SHORT PROBLEM: Please output exactly the lines of the material from the first through the line containing "ribs: What the", and nothing more.
— START DATASET SECTION —
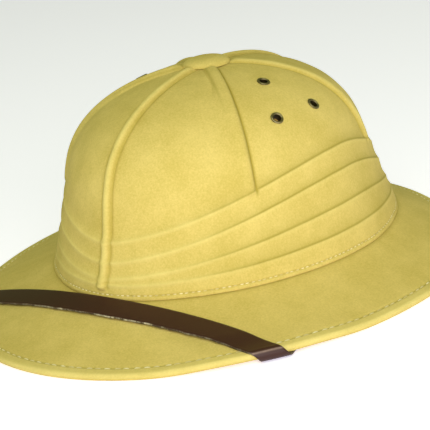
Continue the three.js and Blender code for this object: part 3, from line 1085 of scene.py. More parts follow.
    def shading(self, angle: Array, height: Array, ribs: dict[str, Array]) -> dict[str, Array]:
        """Masks of painted shade and painted highlight.

        Beside a rib and along the hem's seam lies painted shade. Above each fold lie a painted dark
        line and a painted shade that dies away as e ^ -(height above / reach), both mostly at the
        sides.
        The lip below the line gets a painted highlight, mostly at the front and the back.

        Args:
            angle: Polar angle in radians.
            height: Height above the crown's foot.
            ribs: What the form says of the ribs.

        Returns:
            The mask of painted shade, and the mask of painted highlight.
        """
        form = self.form
        # Painted shade along the hem's seam and beside the ribs; painted highlight on the rib
        # crests.
        seam = self.seam_shade.at(height - form.hem_height)
        painted_shades = np.maximum(self.rib_shade * ribs["foot"], seam)
        painted_highlights = self.rib_shine * ribs["crest"]
        across = np.abs(np.cos(angle)) - self.shade_side_start
        side = smooth_step(across / self.shade_side_span)
        # Painted shade on and above each fold line, and a painted highlight on the lip below it.
        for fold in FOLDS:
            above = height - form.fold_line(fold, angle)
            fade = self.fade_shade * np.exp(-np.maximum(above, 0.0) / self.fade_reach)
            fade = fade * smooth_step(above / self.fade_start + 0.5)
            line = self.line_shade.at(above) + fade
            painted_shades = np.maximum(painted_shades, line * between(self.front_shade, 1.0, side))
            shine = self.lip_shine.at(above) * between(1.0, self.side_shine, side)
            painted_highlights = np.maximum(painted_highlights, shine)
        return {"crease": painted_shades, "crest": painted_highlights}

    def outer(self, rows: Sequence[Row]) -> tuple[Array, dict[str, Array], Array]:
        """Points, masks and sector middles of the outer surface for a list of rows.

        Args:
            rows: One function of the angle for each row.

        Returns:
            Points, masks and sector middles.
        """
        form = self.form
        angle, share, middle = self.grid(rows)
        height = share * form.height
        radius = form.plan_radius(angle) * form.dome_radius_share(share)
        ribs = form.ribs(angle, radius, height)
        first, others = form.fold_steps(height, angle)
        hem = np.clip(height / form.hem_height, 0.0, 1.0)
        hem_relief = form.hem_puff * np.sin(math.pi * hem)
        groove = form.hem_groove * bell(height - form.hem_height, self.seam_shade.width)
        lift = ribs["long"] + np.maximum(ribs["short"] - first, 0.0)
        lift = lift - self.rib_sink * ribs["foot"]
        lift = lift + hem_relief - groove + form.uneven(angle, height)
        points = form.place(angle, share, first + others + form.flare(height), lift)
        return points, self.shading(angle, height, ribs), middle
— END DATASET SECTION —
COMPLETED TASK:
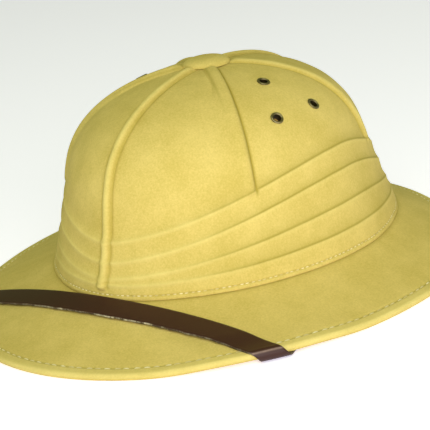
Continue the three.js and Blender code for this object: part 3, from line 1085 of scene.py. More parts follow.
    def shading(self, angle: Array, height: Array, ribs: dict[str, Array]) -> dict[str, Array]:
        """Masks of painted shade and painted highlight.

        Beside a rib and along the hem's seam lies painted shade. Above each fold lie a painted dark
        line and a painted shade that dies away as e ^ -(height above / reach), both mostly at the
        sides.
        The lip below the line gets a painted highlight, mostly at the front and the back.

        Args:
            angle: Polar angle in radians.
            height: Height above the crown's foot.
            ribs: What the form says of the ribs.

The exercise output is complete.